What you should do
Extract each line of the data and write it out again exactly.

## START

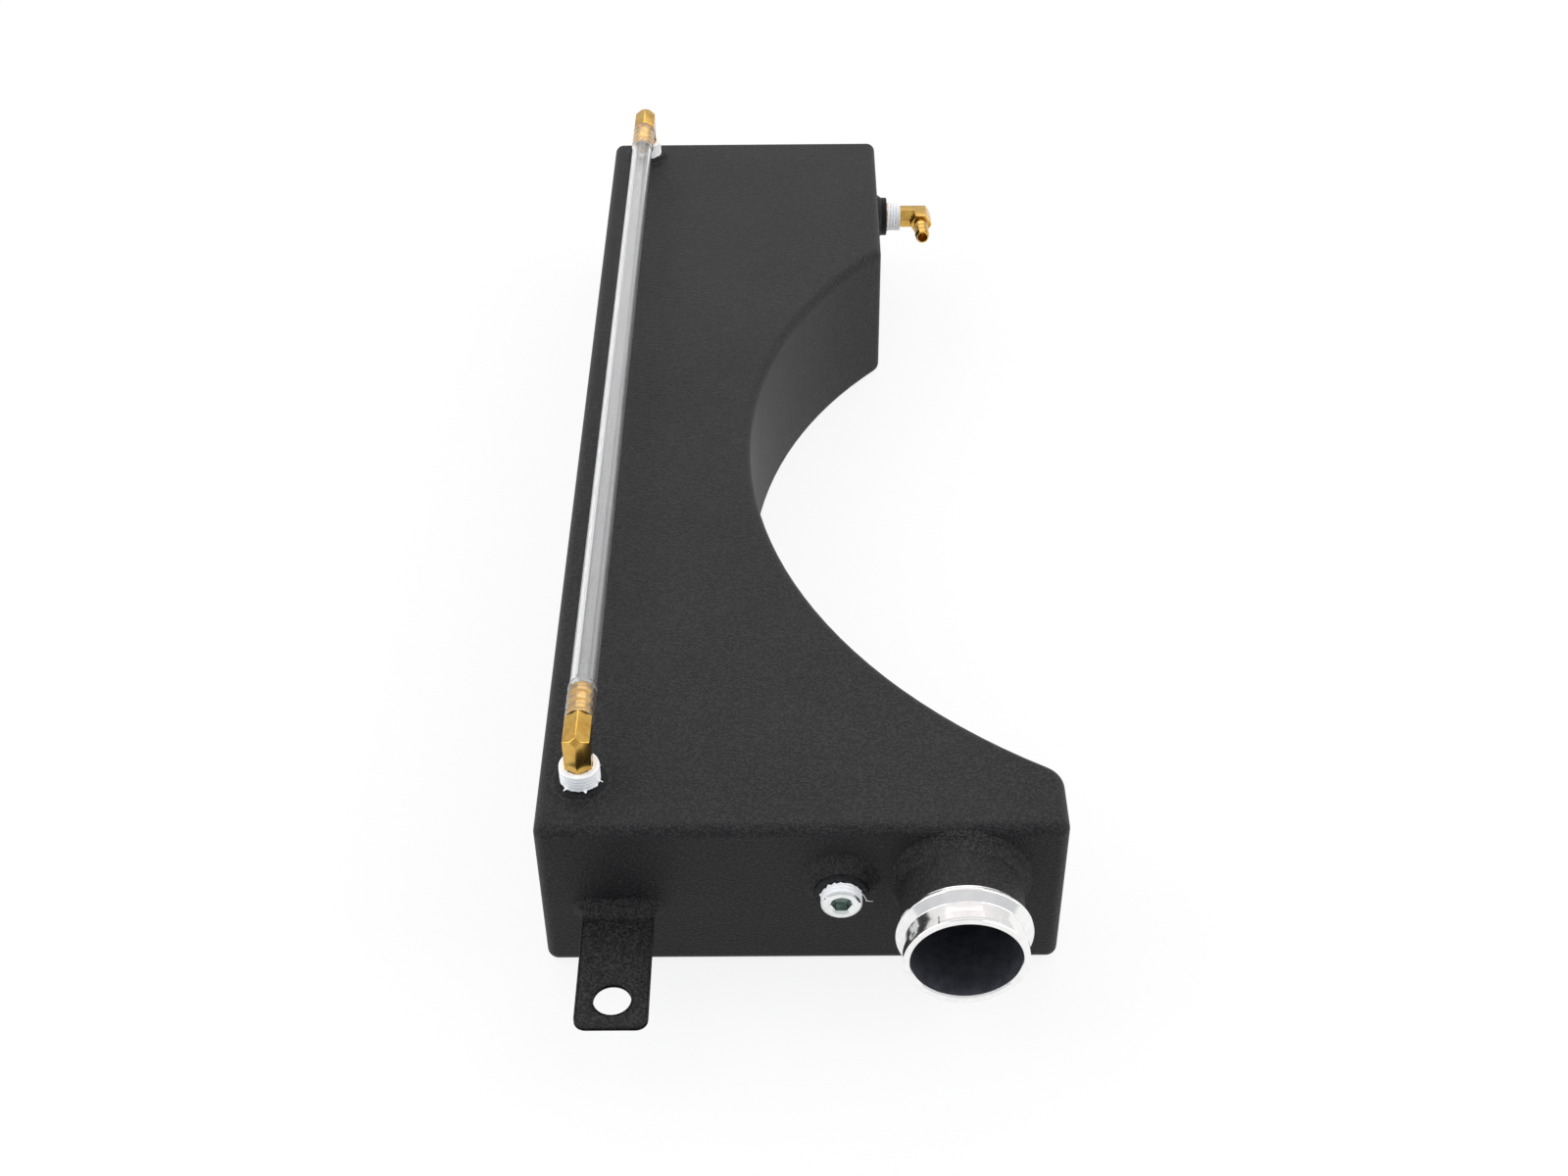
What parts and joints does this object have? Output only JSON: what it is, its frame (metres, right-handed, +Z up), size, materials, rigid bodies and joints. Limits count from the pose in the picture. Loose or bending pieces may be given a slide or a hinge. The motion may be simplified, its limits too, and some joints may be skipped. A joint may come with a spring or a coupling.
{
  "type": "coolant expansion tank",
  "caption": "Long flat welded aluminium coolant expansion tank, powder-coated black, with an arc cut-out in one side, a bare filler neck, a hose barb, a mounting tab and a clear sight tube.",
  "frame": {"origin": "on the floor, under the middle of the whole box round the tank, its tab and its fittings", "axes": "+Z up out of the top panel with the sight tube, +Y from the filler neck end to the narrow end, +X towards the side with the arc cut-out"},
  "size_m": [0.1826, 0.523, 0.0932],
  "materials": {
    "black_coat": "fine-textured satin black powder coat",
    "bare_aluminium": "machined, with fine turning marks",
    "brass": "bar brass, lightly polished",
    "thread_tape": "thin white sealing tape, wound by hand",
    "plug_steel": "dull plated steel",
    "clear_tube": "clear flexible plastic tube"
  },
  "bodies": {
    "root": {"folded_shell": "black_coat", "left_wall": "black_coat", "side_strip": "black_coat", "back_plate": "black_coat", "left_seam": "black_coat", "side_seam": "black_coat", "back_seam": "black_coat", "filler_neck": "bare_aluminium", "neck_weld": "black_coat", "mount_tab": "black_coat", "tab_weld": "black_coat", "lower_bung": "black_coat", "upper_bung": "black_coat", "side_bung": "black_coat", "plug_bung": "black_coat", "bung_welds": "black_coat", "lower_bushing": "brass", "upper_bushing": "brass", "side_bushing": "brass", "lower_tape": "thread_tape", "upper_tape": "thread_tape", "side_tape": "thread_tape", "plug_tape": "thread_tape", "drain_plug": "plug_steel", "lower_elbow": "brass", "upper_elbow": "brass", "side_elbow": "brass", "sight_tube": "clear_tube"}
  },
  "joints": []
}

## END

Written solution
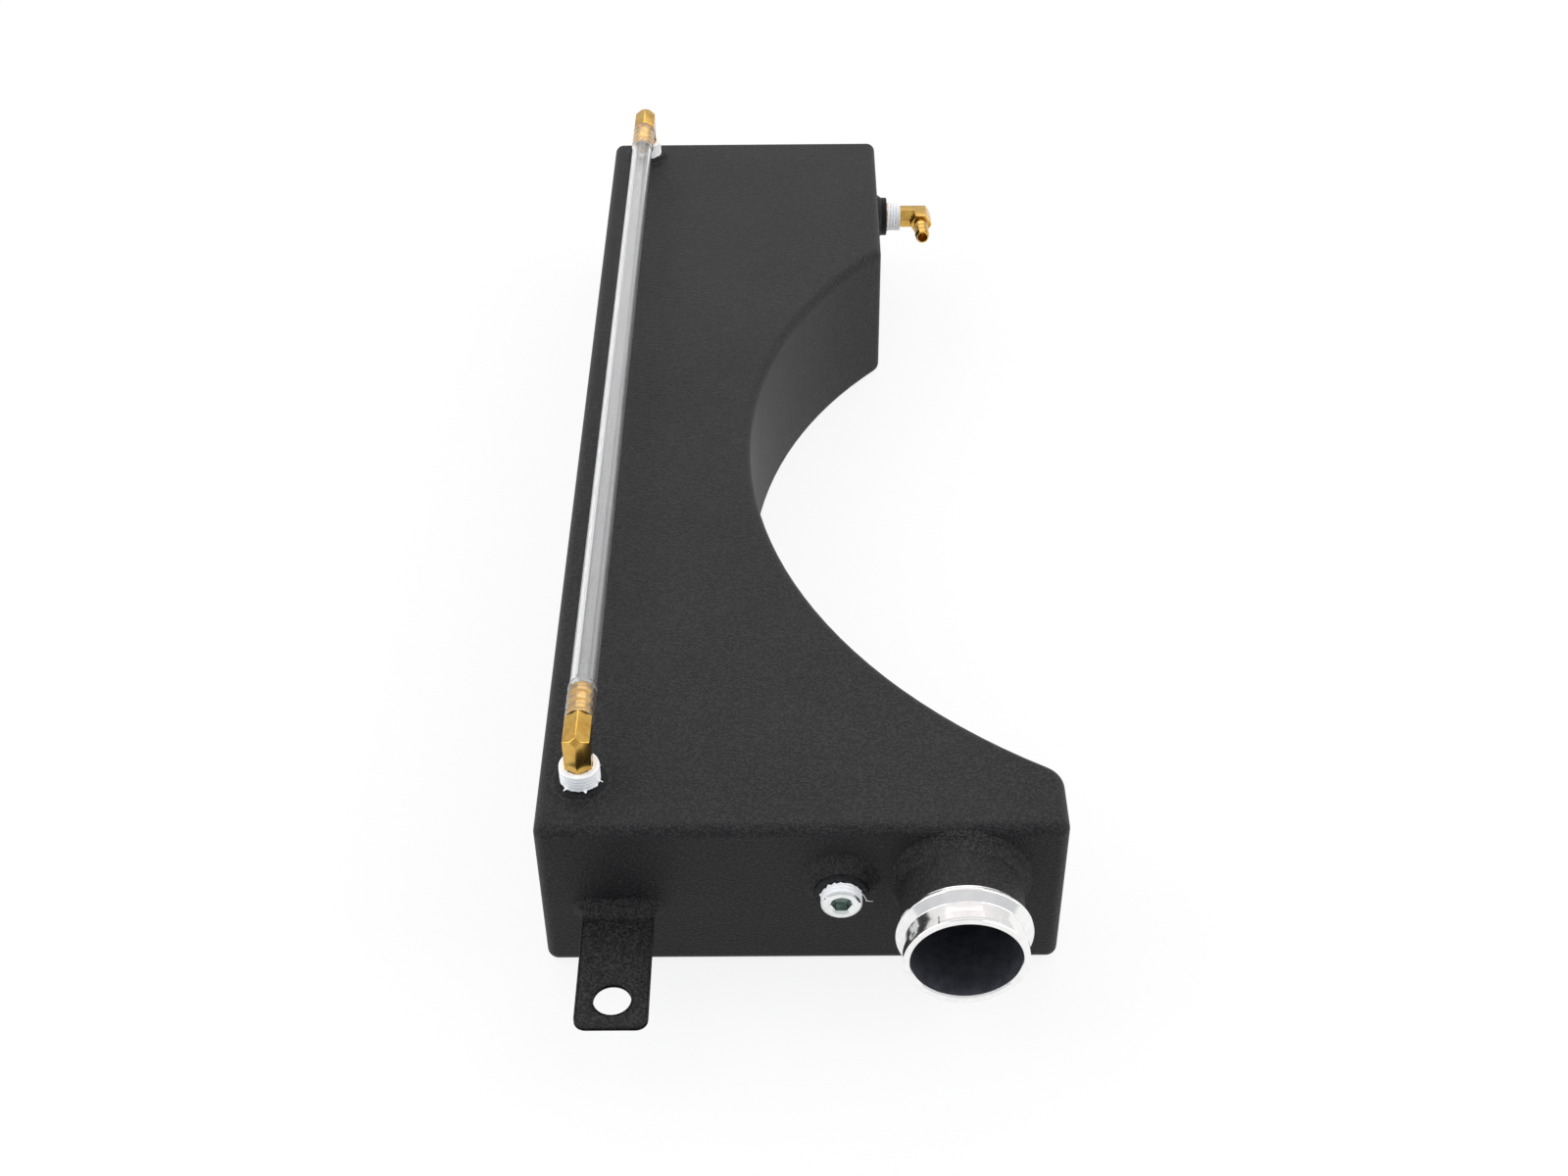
What parts and joints does this object have? Output only JSON: what it is, its frame (metres, right-handed, +Z up), size, materials, rigid bodies and joints. Limits count from the pose in the picture. Loose or bending pieces may be given a slide or a hinge. The motion may be simplified, its limits too, and some joints may be skipped. A joint may come with a spring or a coupling.
{
  "type": "coolant expansion tank",
  "caption": "Long flat welded aluminium coolant expansion tank, powder-coated black, with an arc cut-out in one side, a bare filler neck, a hose barb, a mounting tab and a clear sight tube.",
  "frame": {"origin": "on the floor, under the middle of the whole box round the tank, its tab and its fittings", "axes": "+Z up out of the top panel with the sight tube, +Y from the filler neck end to the narrow end, +X towards the side with the arc cut-out"},
  "size_m": [0.1826, 0.523, 0.0932],
  "materials": {
    "black_coat": "fine-textured satin black powder coat",
    "bare_aluminium": "machined, with fine turning marks",
    "brass": "bar brass, lightly polished",
    "thread_tape": "thin white sealing tape, wound by hand",
    "plug_steel": "dull plated steel",
    "clear_tube": "clear flexible plastic tube"
  },
  "bodies": {
    "root": {"folded_shell": "black_coat", "left_wall": "black_coat", "side_strip": "black_coat", "back_plate": "black_coat", "left_seam": "black_coat", "side_seam": "black_coat", "back_seam": "black_coat", "filler_neck": "bare_aluminium", "neck_weld": "black_coat", "mount_tab": "black_coat", "tab_weld": "black_coat", "lower_bung": "black_coat", "upper_bung": "black_coat", "side_bung": "black_coat", "plug_bung": "black_coat", "bung_welds": "black_coat", "lower_bushing": "brass", "upper_bushing": "brass", "side_bushing": "brass", "lower_tape": "thread_tape", "upper_tape": "thread_tape", "side_tape": "thread_tape", "plug_tape": "thread_tape", "drain_plug": "plug_steel", "lower_elbow": "brass", "upper_elbow": "brass", "side_elbow": "brass", "sight_tube": "clear_tube"}
  },
  "joints": []
}